Recorded data:
━━━
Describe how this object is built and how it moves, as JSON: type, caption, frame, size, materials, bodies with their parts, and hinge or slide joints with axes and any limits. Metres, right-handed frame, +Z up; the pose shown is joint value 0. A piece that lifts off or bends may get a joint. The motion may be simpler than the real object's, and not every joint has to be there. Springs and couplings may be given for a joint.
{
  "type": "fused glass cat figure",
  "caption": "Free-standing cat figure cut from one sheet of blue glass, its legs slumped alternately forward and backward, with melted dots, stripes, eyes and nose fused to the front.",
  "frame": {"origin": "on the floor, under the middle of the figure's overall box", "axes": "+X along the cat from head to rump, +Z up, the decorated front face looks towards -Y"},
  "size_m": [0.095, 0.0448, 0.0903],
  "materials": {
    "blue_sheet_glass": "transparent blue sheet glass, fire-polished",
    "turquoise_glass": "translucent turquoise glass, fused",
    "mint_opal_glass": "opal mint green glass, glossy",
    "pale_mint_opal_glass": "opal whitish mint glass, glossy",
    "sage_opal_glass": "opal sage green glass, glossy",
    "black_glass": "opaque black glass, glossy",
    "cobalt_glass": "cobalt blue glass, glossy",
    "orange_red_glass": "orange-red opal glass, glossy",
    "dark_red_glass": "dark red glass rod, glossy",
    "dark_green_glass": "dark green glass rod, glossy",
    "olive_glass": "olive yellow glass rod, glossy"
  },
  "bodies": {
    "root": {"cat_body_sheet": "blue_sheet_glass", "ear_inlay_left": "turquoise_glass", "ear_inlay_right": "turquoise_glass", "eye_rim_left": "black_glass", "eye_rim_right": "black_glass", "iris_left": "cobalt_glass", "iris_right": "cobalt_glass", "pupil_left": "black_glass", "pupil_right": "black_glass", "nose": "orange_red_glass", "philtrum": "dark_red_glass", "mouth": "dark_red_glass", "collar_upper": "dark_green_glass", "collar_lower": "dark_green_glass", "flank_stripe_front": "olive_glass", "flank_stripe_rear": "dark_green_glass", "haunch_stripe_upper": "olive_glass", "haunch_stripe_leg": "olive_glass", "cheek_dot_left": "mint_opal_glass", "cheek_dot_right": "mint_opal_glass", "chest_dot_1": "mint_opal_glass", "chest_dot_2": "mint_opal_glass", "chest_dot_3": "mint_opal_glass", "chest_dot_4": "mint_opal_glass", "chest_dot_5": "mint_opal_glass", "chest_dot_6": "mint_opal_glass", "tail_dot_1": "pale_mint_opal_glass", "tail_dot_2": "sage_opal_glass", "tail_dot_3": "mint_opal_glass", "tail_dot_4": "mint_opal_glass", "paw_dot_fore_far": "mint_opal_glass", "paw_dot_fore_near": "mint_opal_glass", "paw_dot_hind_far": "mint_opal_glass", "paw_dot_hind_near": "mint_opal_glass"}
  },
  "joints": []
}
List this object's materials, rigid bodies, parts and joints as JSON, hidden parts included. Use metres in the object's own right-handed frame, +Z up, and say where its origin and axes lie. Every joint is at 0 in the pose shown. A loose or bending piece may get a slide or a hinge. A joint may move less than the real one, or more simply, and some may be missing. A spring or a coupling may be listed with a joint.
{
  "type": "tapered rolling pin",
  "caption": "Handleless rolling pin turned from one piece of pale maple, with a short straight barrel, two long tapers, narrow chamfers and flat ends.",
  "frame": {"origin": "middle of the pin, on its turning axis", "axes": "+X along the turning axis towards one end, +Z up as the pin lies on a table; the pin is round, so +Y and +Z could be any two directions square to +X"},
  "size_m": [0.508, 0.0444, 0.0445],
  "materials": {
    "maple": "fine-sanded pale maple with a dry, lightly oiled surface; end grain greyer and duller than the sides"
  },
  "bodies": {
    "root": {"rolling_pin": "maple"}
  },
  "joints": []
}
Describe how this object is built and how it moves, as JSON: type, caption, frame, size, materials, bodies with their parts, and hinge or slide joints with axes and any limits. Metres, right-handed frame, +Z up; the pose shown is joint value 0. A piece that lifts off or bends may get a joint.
━━━
◆ **Task**
Repeat the data in its entirety, character for character.

◆ **The completed task**
Describe how this object is built and how it moves, as JSON: type, caption, frame, size, materials, bodies with their parts, and hinge or slide joints with axes and any limits. Metres, right-handed frame, +Z up; the pose shown is joint value 0. A piece that lifts off or bends may get a joint. The motion may be simpler than the real object's, and not every joint has to be there. Springs and couplings may be given for a joint.
{
  "type": "fused glass cat figure",
  "caption": "Free-standing cat figure cut from one sheet of blue glass, its legs slumped alternately forward and backward, with melted dots, stripes, eyes and nose fused to the front.",
  "frame": {"origin": "on the floor, under the middle of the figure's overall box", "axes": "+X along the cat from head to rump, +Z up, the decorated front face looks towards -Y"},
  "size_m": [0.095, 0.0448, 0.0903],
  "materials": {
    "blue_sheet_glass": "transparent blue sheet glass, fire-polished",
    "turquoise_glass": "translucent turquoise glass, fused",
    "mint_opal_glass": "opal mint green glass, glossy",
    "pale_mint_opal_glass": "opal whitish mint glass, glossy",
    "sage_opal_glass": "opal sage green glass, glossy",
    "black_glass": "opaque black glass, glossy",
    "cobalt_glass": "cobalt blue glass, glossy",
    "orange_red_glass": "orange-red opal glass, glossy",
    "dark_red_glass": "dark red glass rod, glossy",
    "dark_green_glass": "dark green glass rod, glossy",
    "olive_glass": "olive yellow glass rod, glossy"
  },
  "bodies": {
    "root": {"cat_body_sheet": "blue_sheet_glass", "ear_inlay_left": "turquoise_glass", "ear_inlay_right": "turquoise_glass", "eye_rim_left": "black_glass", "eye_rim_right": "black_glass", "iris_left": "cobalt_glass", "iris_right": "cobalt_glass", "pupil_left": "black_glass", "pupil_right": "black_glass", "nose": "orange_red_glass", "philtrum": "dark_red_glass", "mouth": "dark_red_glass", "collar_upper": "dark_green_glass", "collar_lower": "dark_green_glass", "flank_stripe_front": "olive_glass", "flank_stripe_rear": "dark_green_glass", "haunch_stripe_upper": "olive_glass", "haunch_stripe_leg": "olive_glass", "cheek_dot_left": "mint_opal_glass", "cheek_dot_right": "mint_opal_glass", "chest_dot_1": "mint_opal_glass", "chest_dot_2": "mint_opal_glass", "chest_dot_3": "mint_opal_glass", "chest_dot_4": "mint_opal_glass", "chest_dot_5": "mint_opal_glass", "chest_dot_6": "mint_opal_glass", "tail_dot_1": "pale_mint_opal_glass", "tail_dot_2": "sage_opal_glass", "tail_dot_3": "mint_opal_glass", "tail_dot_4": "mint_opal_glass", "paw_dot_fore_far": "mint_opal_glass", "paw_dot_fore_near": "mint_opal_glass", "paw_dot_hind_far": "mint_opal_glass", "paw_dot_hind_near": "mint_opal_glass"}
  },
  "joints": []
}
List this object's materials, rigid bodies, parts and joints as JSON, hidden parts included. Use metres in the object's own right-handed frame, +Z up, and say where its origin and axes lie. Every joint is at 0 in the pose shown. A loose or bending piece may get a slide or a hinge. A joint may move less than the real one, or more simply, and some may be missing. A spring or a coupling may be listed with a joint.
{
  "type": "tapered rolling pin",
  "caption": "Handleless rolling pin turned from one piece of pale maple, with a short straight barrel, two long tapers, narrow chamfers and flat ends.",
  "frame": {"origin": "middle of the pin, on its turning axis", "axes": "+X along the turning axis towards one end, +Z up as the pin lies on a table; the pin is round, so +Y and +Z could be any two directions square to +X"},
  "size_m": [0.508, 0.0444, 0.0445],
  "materials": {
    "maple": "fine-sanded pale maple with a dry, lightly oiled surface; end grain greyer and duller than the sides"
  },
  "bodies": {
    "root": {"rolling_pin": "maple"}
  },
  "joints": []
}
Describe how this object is built and how it moves, as JSON: type, caption, frame, size, materials, bodies with their parts, and hinge or slide joints with axes and any limits. Metres, right-handed frame, +Z up; the pose shown is joint value 0. A piece that lifts off or bends may get a joint.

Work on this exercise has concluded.